PROBLEM DESCRIPTION: Repeat the full listing, word for word.

DATASET ENTRIES:
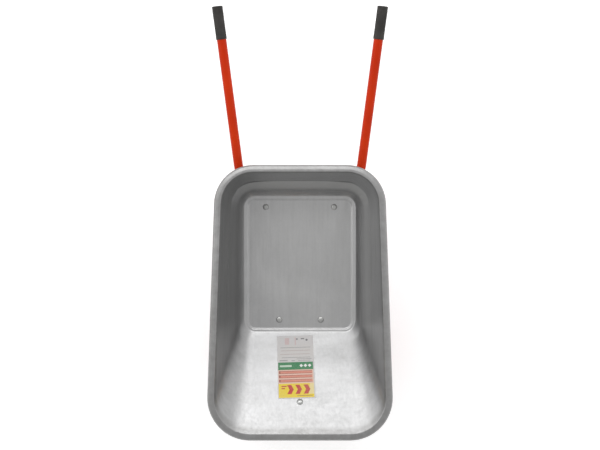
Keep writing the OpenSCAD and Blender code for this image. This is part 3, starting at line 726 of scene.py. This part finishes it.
CRANK_LOW_Y, CRANK_HIGH_Y = FLOOR_REAR + 36 * MM, MOUTH_REAR - 8 * MM
KNEE_Y = NOSE.y + (NOSE.z - UNDER_FLOOR) / math.tan(SLOPE_ANGLE)
half_route = [
    handle_at(GRIP_END_Y - 5 * MM),
    handle_at(CRANK_HIGH_Y),
    Vector((frame_x(CRANK_LOW_Y), CRANK_LOW_Y, UNDER_FLOOR)),
    Vector((frame_x(KNEE_Y), KNEE_Y, UNDER_FLOOR)),
    Vector((frame_x(NOSE.y), NOSE.y, NOSE.z)),
]
half_bends = [0, 60 * MM, 60 * MM, 60 * MM, 44 * MM]
whole_route = half_route + mirrored(half_route[::-1])
main_tube = route_object("frame_tube_bent", whole_route, half_bends + half_bends[::-1])
BENT_TUBE.run(main_tube, Radius=TUBE_R)
fit(main_tube, "frame", "frame_paint", "frame_tube")

FOOT_T, BRACE_Z = 4 * MM, 150 * MM
leg_low = FOOT_T + LEG_R
leg_splay = 70 * MM
leg_route = [
    Vector((frame_x(-80 * MM), -80 * MM, UNDER_FLOOR)),
    Vector((frame_x(36 * MM) + leg_splay, 36 * MM, leg_low)),
    Vector((frame_x(152 * MM) + leg_splay, 152 * MM, leg_low)),
    Vector((frame_x(85 * MM), 85 * MM, UNDER_FLOOR)),
]
leg_bends = [0, 40 * MM, 40 * MM, 0]
brace_end = leg_route[2].lerp(leg_route[3], (BRACE_Z - leg_low) / (UNDER_FLOOR - leg_low))


def inset(points, by):
    """The same route with its two ends drawn in."""
    out = [p.copy() for p in points]
    out[0] += (points[1] - points[0]).normalized() * by
    out[-1] += (points[-2] - points[-1]).normalized() * by
    return out


def weld_line(tube_a, tube_b, r_a, r_b, into, count=48):
    """Where tube a, which runs towards its end at tube_a[1], meets the side of tube b."""
    start, end = tube_a
    d = (end - start).normalized()
    axis = (tube_b[1] - tube_b[0]).normalized()
    side = d.cross(axis).normalized()
    up = side.cross(d).normalized()
    line = []
    for k in range(count):
        a = 2 * math.pi * k / count
        p = start + (side * math.cos(a) + up * math.sin(a)) * (r_a + into)
        rel, flat = p - tube_b[0], d - axis * d.dot(axis)
        rel -= axis * rel.dot(axis)
        qa, qb, qc = flat.dot(flat), 2 * rel.dot(flat), rel.dot(rel) - (r_b + into) ** 2
        root = math.sqrt(max(qb * qb - 4 * qa * qc, 0))
        line.append(p + d * (-qb - root) / (2 * qa))
    return line


floor_run = (Vector((frame_x(-0.2), -0.2, UNDER_FLOOR)), Vector((frame_x(0.15), 0.15, UNDER_FLOOR)))
welds = []
for side, turn in (("right", list), ("left", mirrored)):
    leg = route_object("leg_" + side + "_bent", turn(inset(leg_route, 6 * MM)), leg_bends)
    BENT_TUBE.run(leg, Radius=LEG_R, Sides=32)
    fit(leg, "frame", "frame_paint", "leg_" + side)
    for end, corner in ((0, 1), (3, 2)):
        line = weld_line((leg_route[corner], leg_route[end]), floor_run, LEG_R, TUBE_R, 0.4 * MM)
        welds.append(turn(line))
    across = (Vector((0, brace_end.y, brace_end.z)), Vector((brace_end.x, brace_end.y, brace_end.z)))
    welds.append(turn(weld_line(across, (leg_route[2], leg_route[3]), BRACE_R, LEG_R, 0.3 * MM)))
brace_ends = [Vector((x, brace_end.y, brace_end.z)) for x in (-brace_end.x + 3 * MM, brace_end.x - 3 * MM)]
brace = route_object("leg_brace_bar", brace_ends, [0, 0])
BENT_TUBE.run(brace, Radius=BRACE_R, Sides=28)
fit(brace, "frame", "frame_paint", "leg_brace")
for i, line in enumerate(welds):
    bead = WELD.run(route_object("weld_bead_%d" % (i + 1), line, closed=True), Radius=2.0 * MM)
    fit(bead, "frame", "frame_paint")

for side in SIDES:
    fit(softened("foot_" + side, PAINT, 0.8 * MM), "frame", "frame_paint", "foot_" + side)
    fit(softened("axle_bracket_" + side, PAINT, 0.7 * MM), "frame", "frame_paint", "axle_bracket_" + side)

# ---------------------------------------------------------------- grips


def grip_mesh(flip):
    """A closed sleeve with lengthwise flutes, a plain collar and two rings at its end."""
    r = GRIP_D / 2
    stations = []  # (distance from the end, radius, depth of the flutes)
    dome = [(0.0, 0.55, 0), (0.05, 0.82, 0), (0.6, 0.93, 0), (1.8, 0.985, 0), (3.2, 1.0, 0)]
    for d, k, depth in dome:
        stations.append((d * MM, r * k, depth))
    for start in (8, 12.5):
        stations += [((start - 1.2) * MM, r, 0), (start * MM, r - 0.9 * MM, 0), ((start + 1.2) * MM, r, 0)]
    stations += [(17 * MM, r, 0), (20 * MM, r, 0.6 * MM), (30 * MM, r - 0.2 * MM, 0.9 * MM)]
    stations += [(d * MM, r - 0.3 * MM, 0.9 * MM) for d in (45, 60, 75, 88)]
    stations += [(97 * MM, r, 0.6 * MM), (100 * MM, r, 0), (106 * MM, r, 0), (107.4 * MM, r - 0.7 * MM, 0)]
    stations += [(GRIP_L, TUBE_R + 0.9 * MM, 0), (GRIP_L, TUBE_R - 0.4 * MM, 0)]
    stations.append((60 * MM, TUBE_R - 0.6 * MM, 0))
    count, flutes = 144, 24
    axis = -HANDLE_DIR
    side = axis.cross(Vector((0, 0, 1))).normalized()
    up = side.cross(axis).normalized()
    points, faces = [], []
    for d, radius, depth in stations:
        for k in range(count):
            a = 2 * math.pi * k / count
            dent = depth * (0.5 - 0.5 * math.cos(a * flutes)) ** 1.5
            points.append(GRIP_END + axis * d + (side * math.cos(a) + up * math.sin(a)) * (radius - dent))
    for s in range(len(stations) - 1):
        for k in range(count):
            j = (k + 1) % count
            faces.append((s * count + k, s * count + j, (s + 1) * count + j, (s + 1) * count + k))
    faces.append(tuple(range(count)))
    last = (len(stations) - 1) * count
    faces.append(tuple(last + k for k in range(count)))
    return outward(mesh_from("grip", mirrored(points) if flip else points, faces))


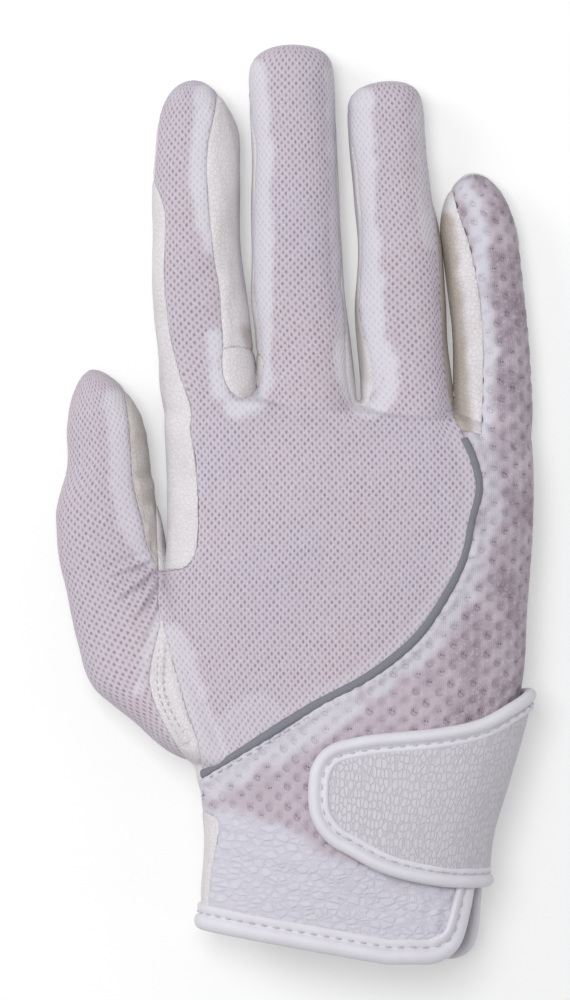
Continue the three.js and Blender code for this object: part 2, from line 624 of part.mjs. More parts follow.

COMPLETED EXERCISE:
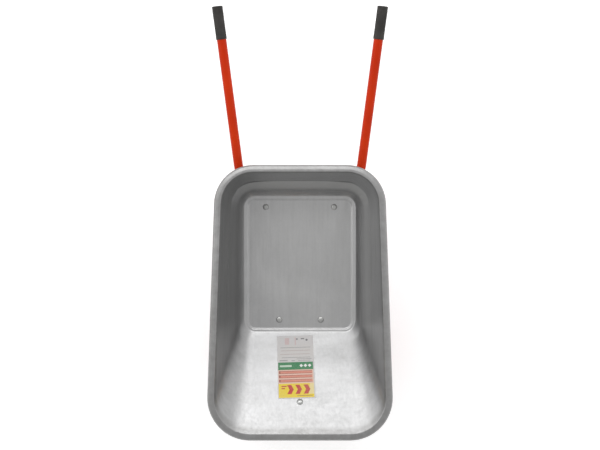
Keep writing the OpenSCAD and Blender code for this image. This is part 3, starting at line 726 of scene.py. This part finishes it.
CRANK_LOW_Y, CRANK_HIGH_Y = FLOOR_REAR + 36 * MM, MOUTH_REAR - 8 * MM
KNEE_Y = NOSE.y + (NOSE.z - UNDER_FLOOR) / math.tan(SLOPE_ANGLE)
half_route = [
    handle_at(GRIP_END_Y - 5 * MM),
    handle_at(CRANK_HIGH_Y),
    Vector((frame_x(CRANK_LOW_Y), CRANK_LOW_Y, UNDER_FLOOR)),
    Vector((frame_x(KNEE_Y), KNEE_Y, UNDER_FLOOR)),
    Vector((frame_x(NOSE.y), NOSE.y, NOSE.z)),
]
half_bends = [0, 60 * MM, 60 * MM, 60 * MM, 44 * MM]
whole_route = half_route + mirrored(half_route[::-1])
main_tube = route_object("frame_tube_bent", whole_route, half_bends + half_bends[::-1])
BENT_TUBE.run(main_tube, Radius=TUBE_R)
fit(main_tube, "frame", "frame_paint", "frame_tube")

FOOT_T, BRACE_Z = 4 * MM, 150 * MM
leg_low = FOOT_T + LEG_R
leg_splay = 70 * MM
leg_route = [
    Vector((frame_x(-80 * MM), -80 * MM, UNDER_FLOOR)),
    Vector((frame_x(36 * MM) + leg_splay, 36 * MM, leg_low)),
    Vector((frame_x(152 * MM) + leg_splay, 152 * MM, leg_low)),
    Vector((frame_x(85 * MM), 85 * MM, UNDER_FLOOR)),
]
leg_bends = [0, 40 * MM, 40 * MM, 0]
brace_end = leg_route[2].lerp(leg_route[3], (BRACE_Z - leg_low) / (UNDER_FLOOR - leg_low))


def inset(points, by):
    """The same route with its two ends drawn in."""
    out = [p.copy() for p in points]
    out[0] += (points[1] - points[0]).normalized() * by
    out[-1] += (points[-2] - points[-1]).normalized() * by
    return out


def weld_line(tube_a, tube_b, r_a, r_b, into, count=48):
    """Where tube a, which runs towards its end at tube_a[1], meets the side of tube b."""
    start, end = tube_a
    d = (end - start).normalized()
    axis = (tube_b[1] - tube_b[0]).normalized()
    side = d.cross(axis).normalized()
    up = side.cross(d).normalized()
    line = []
    for k in range(count):
        a = 2 * math.pi * k / count
        p = start + (side * math.cos(a) + up * math.sin(a)) * (r_a + into)
        rel, flat = p - tube_b[0], d - axis * d.dot(axis)
        rel -= axis * rel.dot(axis)
        qa, qb, qc = flat.dot(flat), 2 * rel.dot(flat), rel.dot(rel) - (r_b + into) ** 2
        root = math.sqrt(max(qb * qb - 4 * qa * qc, 0))
        line.append(p + d * (-qb - root) / (2 * qa))
    return line


floor_run = (Vector((frame_x(-0.2), -0.2, UNDER_FLOOR)), Vector((frame_x(0.15), 0.15, UNDER_FLOOR)))
welds = []
for side, turn in (("right", list), ("left", mirrored)):
    leg = route_object("leg_" + side + "_bent", turn(inset(leg_route, 6 * MM)), leg_bends)
    BENT_TUBE.run(leg, Radius=LEG_R, Sides=32)
    fit(leg, "frame", "frame_paint", "leg_" + side)
    for end, corner in ((0, 1), (3, 2)):
        line = weld_line((leg_route[corner], leg_route[end]), floor_run, LEG_R, TUBE_R, 0.4 * MM)
        welds.append(turn(line))
    across = (Vector((0, brace_end.y, brace_end.z)), Vector((brace_end.x, brace_end.y, brace_end.z)))
    welds.append(turn(weld_line(across, (leg_route[2], leg_route[3]), BRACE_R, LEG_R, 0.3 * MM)))
brace_ends = [Vector((x, brace_end.y, brace_end.z)) for x in (-brace_end.x + 3 * MM, brace_end.x - 3 * MM)]
brace = route_object("leg_brace_bar", brace_ends, [0, 0])
BENT_TUBE.run(brace, Radius=BRACE_R, Sides=28)
fit(brace, "frame", "frame_paint", "leg_brace")
for i, line in enumerate(welds):
    bead = WELD.run(route_object("weld_bead_%d" % (i + 1), line, closed=True), Radius=2.0 * MM)
    fit(bead, "frame", "frame_paint")

for side in SIDES:
    fit(softened("foot_" + side, PAINT, 0.8 * MM), "frame", "frame_paint", "foot_" + side)
    fit(softened("axle_bracket_" + side, PAINT, 0.7 * MM), "frame", "frame_paint", "axle_bracket_" + side)

# ---------------------------------------------------------------- grips


def grip_mesh(flip):
    """A closed sleeve with lengthwise flutes, a plain collar and two rings at its end."""
    r = GRIP_D / 2
    stations = []  # (distance from the end, radius, depth of the flutes)
    dome = [(0.0, 0.55, 0), (0.05, 0.82, 0), (0.6, 0.93, 0), (1.8, 0.985, 0), (3.2, 1.0, 0)]
    for d, k, depth in dome:
        stations.append((d * MM, r * k, depth))
    for start in (8, 12.5):
        stations += [((start - 1.2) * MM, r, 0), (start * MM, r - 0.9 * MM, 0), ((start + 1.2) * MM, r, 0)]
    stations += [(17 * MM, r, 0), (20 * MM, r, 0.6 * MM), (30 * MM, r - 0.2 * MM, 0.9 * MM)]
    stations += [(d * MM, r - 0.3 * MM, 0.9 * MM) for d in (45, 60, 75, 88)]
    stations += [(97 * MM, r, 0.6 * MM), (100 * MM, r, 0), (106 * MM, r, 0), (107.4 * MM, r - 0.7 * MM, 0)]
    stations += [(GRIP_L, TUBE_R + 0.9 * MM, 0), (GRIP_L, TUBE_R - 0.4 * MM, 0)]
    stations.append((60 * MM, TUBE_R - 0.6 * MM, 0))
    count, flutes = 144, 24
    axis = -HANDLE_DIR
    side = axis.cross(Vector((0, 0, 1))).normalized()
    up = side.cross(axis).normalized()
    points, faces = [], []
    for d, radius, depth in stations:
        for k in range(count):
            a = 2 * math.pi * k / count
            dent = depth * (0.5 - 0.5 * math.cos(a * flutes)) ** 1.5
            points.append(GRIP_END + axis * d + (side * math.cos(a) + up * math.sin(a)) * (radius - dent))
    for s in range(len(stations) - 1):
        for k in range(count):
            j = (k + 1) % count
            faces.append((s * count + k, s * count + j, (s + 1) * count + j, (s + 1) * count + k))
    faces.append(tuple(range(count)))
    last = (len(stations) - 1) * count
    faces.append(tuple(last + k for k in range(count)))
    return outward(mesh_from("grip", mirrored(points) if flip else points, faces))


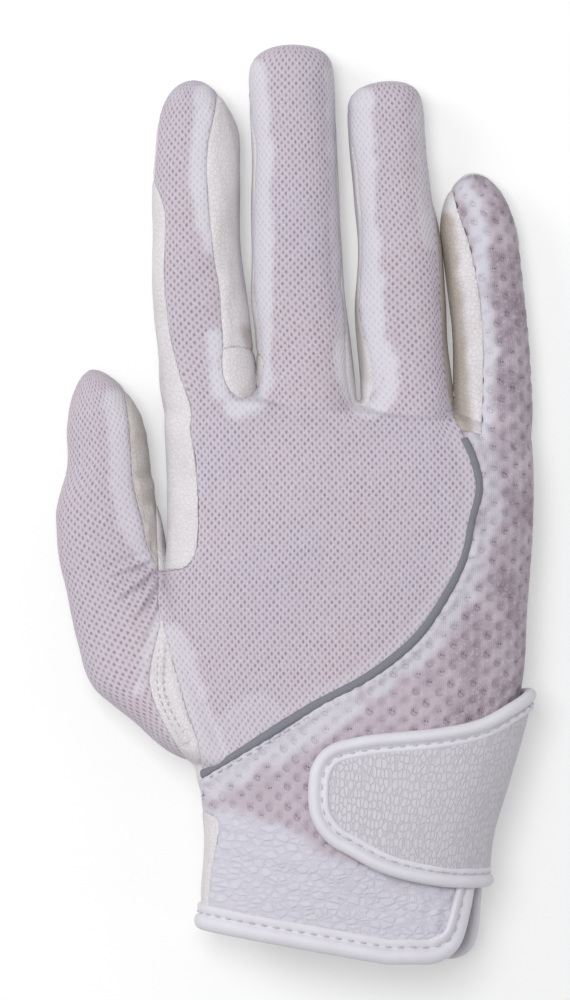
Continue the three.js and Blender code for this object: part 2, from line 624 of part.mjs. More parts follow.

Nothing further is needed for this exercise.